We could dump our way too heavy book bags, get into comfortable clothing and run free.

Think about that feeling. Close your eyes. Fresh air. Running. Not a worry in the world. We weren’t sitting staring at screens. We were active outdoors. Flying free. Like birds.

Wrong photo.  Those birds are sedentary.  You get the picture.   Visualize flying ones.
If the economy were as it is right now when I was growing up and my Dad was out of a job –I would still run outside and play, even more.

You don’t need Big Brother telling you you have a disease and you’re part of an epidemic that is bigger than HIV (it’s not).

Maybe if the government focused on fixing the economy, as much as they focus on fixing your waistline, the stress would go away for the unemployed, underemployed, single mothers, single fathers, uninsured and kids.

It’s not an epidemic.  Thinking that releases the exact kind of stressful hormones  you don’t want in your body.  Remain calm.  It’s your private health. Take care of it one day at a time.

Make good choices.  Stay positive.   You are going to be okay.  Lifestyle changes and changing your daily habits one day at a time, until it becomes your long-term habits is what will change your health for the better. Preventing disease is something these organizations will NOT profit from –but you will.

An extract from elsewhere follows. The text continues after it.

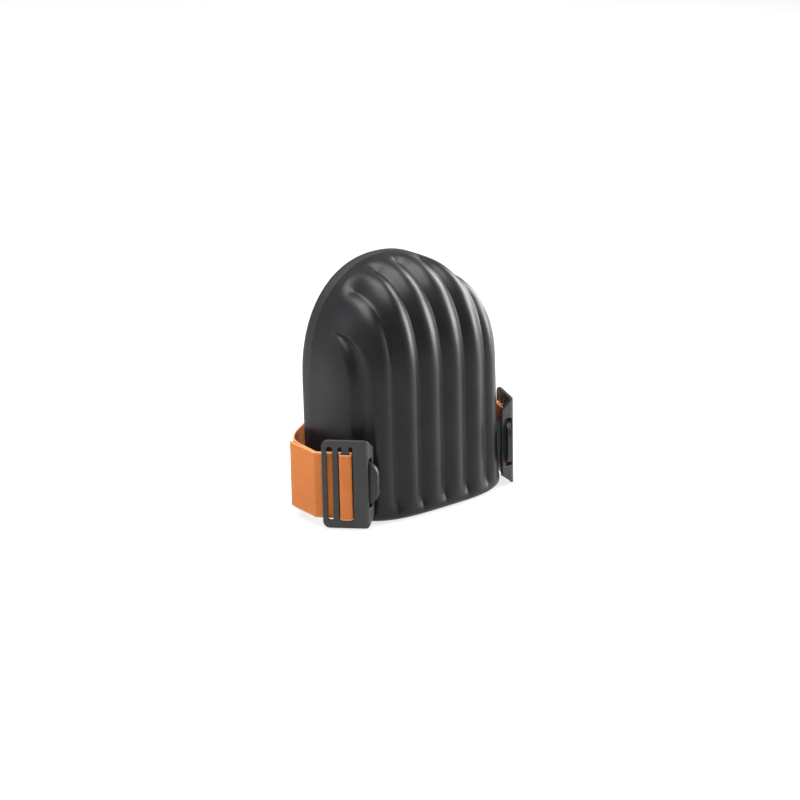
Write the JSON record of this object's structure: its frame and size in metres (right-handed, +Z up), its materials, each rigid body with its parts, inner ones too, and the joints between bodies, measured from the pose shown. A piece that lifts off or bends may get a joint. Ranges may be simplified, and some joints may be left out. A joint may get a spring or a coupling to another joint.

Again, you need to educate yourself about healthy habits, healthy foods and daily exercise. Some people will say it’s genetics and they can’t help it. If you know you have a genetic predisposition for obesity, you have a warning. You know that if you don’t do something different, you will have the same outcome as a family member. You can make lifestyle changes that will and can improve your outcome.

I keep repeating 25% of your health is determined by genetics. 75% is lifestyle. Change your lifestyle and you can change your outcome.

Otherwise, others will continue to profit from your illness. It  will also make you more susceptible to other illnesses.

Look up how to reverse (insert whatever) naturally, and you will find a lot of information that for years has been called “quackery” because as I stated –no one can profit from you being healthy.